Strangely enough, in the Latin Church, Chrysostom was still earlier invoked as an authority on matters of faith. The first writer who quoted him was Pelagius, when he wrote his lost book “De Natura” against St. Augustine (c. 415). The Bishop of Hippo himself very soon afterwards (421) claimed Chrysostom for the Catholic teaching in his controversy with Julian of Eclanum, who had opposed to him a passage of Chrysostom (from the “Horn. ad Neophytos”, preserved only in Latin) as being against original sin (see Chrys. Baur, “L’entree litteraire de St. Jean Chrys. dans le monde latin” in the “Revue d’histoire eccles.”, VIII, 1907, 249-65). Again, at the time of the Reformation there arose long and acrid discussions as to whether Chrysostom was a Protestant or a Catholic, and these polemics have never wholly ceased.
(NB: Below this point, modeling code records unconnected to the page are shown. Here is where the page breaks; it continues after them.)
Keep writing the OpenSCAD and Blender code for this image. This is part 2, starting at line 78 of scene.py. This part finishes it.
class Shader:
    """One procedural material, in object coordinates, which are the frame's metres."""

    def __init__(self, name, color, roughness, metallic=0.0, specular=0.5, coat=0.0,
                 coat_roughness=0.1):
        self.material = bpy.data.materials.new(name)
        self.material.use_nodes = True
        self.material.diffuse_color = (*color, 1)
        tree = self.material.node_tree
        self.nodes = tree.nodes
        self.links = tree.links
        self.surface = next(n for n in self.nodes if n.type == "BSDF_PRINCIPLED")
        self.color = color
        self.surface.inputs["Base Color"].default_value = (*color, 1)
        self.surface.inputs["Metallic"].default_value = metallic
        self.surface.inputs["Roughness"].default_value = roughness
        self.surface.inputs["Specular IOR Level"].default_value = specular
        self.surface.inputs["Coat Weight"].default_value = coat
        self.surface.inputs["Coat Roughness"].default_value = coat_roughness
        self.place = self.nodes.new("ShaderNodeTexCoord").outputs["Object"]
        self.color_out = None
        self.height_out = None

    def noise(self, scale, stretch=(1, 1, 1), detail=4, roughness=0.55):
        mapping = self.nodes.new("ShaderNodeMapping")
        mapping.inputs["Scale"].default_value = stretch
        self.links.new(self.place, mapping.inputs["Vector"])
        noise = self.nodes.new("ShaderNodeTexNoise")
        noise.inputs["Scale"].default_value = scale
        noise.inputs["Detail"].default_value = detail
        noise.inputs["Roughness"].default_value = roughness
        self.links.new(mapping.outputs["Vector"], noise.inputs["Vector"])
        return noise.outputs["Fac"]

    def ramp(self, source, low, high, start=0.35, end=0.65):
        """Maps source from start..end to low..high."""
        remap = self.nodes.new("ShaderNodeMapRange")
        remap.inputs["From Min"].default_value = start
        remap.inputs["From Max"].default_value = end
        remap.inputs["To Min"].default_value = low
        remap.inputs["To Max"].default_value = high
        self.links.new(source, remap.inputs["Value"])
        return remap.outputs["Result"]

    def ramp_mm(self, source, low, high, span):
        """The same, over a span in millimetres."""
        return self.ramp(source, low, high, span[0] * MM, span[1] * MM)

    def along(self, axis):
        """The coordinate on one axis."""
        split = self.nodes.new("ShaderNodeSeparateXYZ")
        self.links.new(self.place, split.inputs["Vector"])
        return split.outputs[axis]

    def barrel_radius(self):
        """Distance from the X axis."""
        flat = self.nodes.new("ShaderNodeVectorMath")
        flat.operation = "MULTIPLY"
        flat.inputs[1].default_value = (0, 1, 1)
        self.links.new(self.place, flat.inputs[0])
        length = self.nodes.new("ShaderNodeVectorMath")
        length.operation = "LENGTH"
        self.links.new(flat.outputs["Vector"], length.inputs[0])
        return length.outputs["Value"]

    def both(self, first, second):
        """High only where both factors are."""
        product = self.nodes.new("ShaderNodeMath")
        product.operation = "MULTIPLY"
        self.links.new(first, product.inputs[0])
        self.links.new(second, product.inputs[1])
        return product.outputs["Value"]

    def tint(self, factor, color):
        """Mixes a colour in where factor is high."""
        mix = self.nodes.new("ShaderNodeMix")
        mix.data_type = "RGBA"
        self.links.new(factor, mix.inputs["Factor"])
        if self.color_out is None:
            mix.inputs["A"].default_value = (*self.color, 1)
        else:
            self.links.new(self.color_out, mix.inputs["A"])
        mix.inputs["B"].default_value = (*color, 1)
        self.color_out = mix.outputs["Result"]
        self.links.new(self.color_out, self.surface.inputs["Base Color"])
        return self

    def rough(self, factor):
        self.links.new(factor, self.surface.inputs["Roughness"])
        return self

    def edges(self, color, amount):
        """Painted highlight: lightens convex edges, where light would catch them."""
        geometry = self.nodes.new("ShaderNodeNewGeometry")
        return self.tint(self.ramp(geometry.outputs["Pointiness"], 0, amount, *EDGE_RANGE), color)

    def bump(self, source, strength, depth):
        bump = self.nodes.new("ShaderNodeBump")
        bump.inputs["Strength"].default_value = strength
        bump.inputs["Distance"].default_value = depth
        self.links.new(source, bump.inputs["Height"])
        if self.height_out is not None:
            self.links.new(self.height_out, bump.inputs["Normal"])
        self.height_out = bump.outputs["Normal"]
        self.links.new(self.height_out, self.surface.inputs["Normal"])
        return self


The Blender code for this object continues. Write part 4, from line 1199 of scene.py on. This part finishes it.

It is true that Chrysostom has some very strange passages on our Blessed Lady (see Newman, “Certain difficulties felt by Anglicans in Catholic Teaching”, London, 1876, pp. 130 sqq.), that he seems to ignore private confession to a priest, that there is no clear and direct passage in favor of the primacy of the pope. But it must be remembered that all the respective passages contain nothing positive against the actual Catholic doctrine. On the other side Chrysostom explicitly acknowledges as a rule of faith tradition (XI, 488), as laid down by the authoritative teaching of the Church (I, 813). This Church, he says, is but one, by the unity of her doctrine (V, 224; XI, 554); she is spread over the whole world, she is the one Bride of Christ (III, 229, 403; V, 62; VIII, 170). As to Christology, Chrysostom holds clearly that Christ is God and man in one person, but he never enters into deeper examination of the manner of this union. Of great importance is his doctrine regarding the Eucharist. There cannot be the slightest doubt that he teaches the Real Presence, and his expressions on the change wrought by the words of the priest are equivalent to the doctrine of transubstantiation (see Naegle, “Die Eucharistielehre des hl. Joh. Chrys.”, 74 sq.).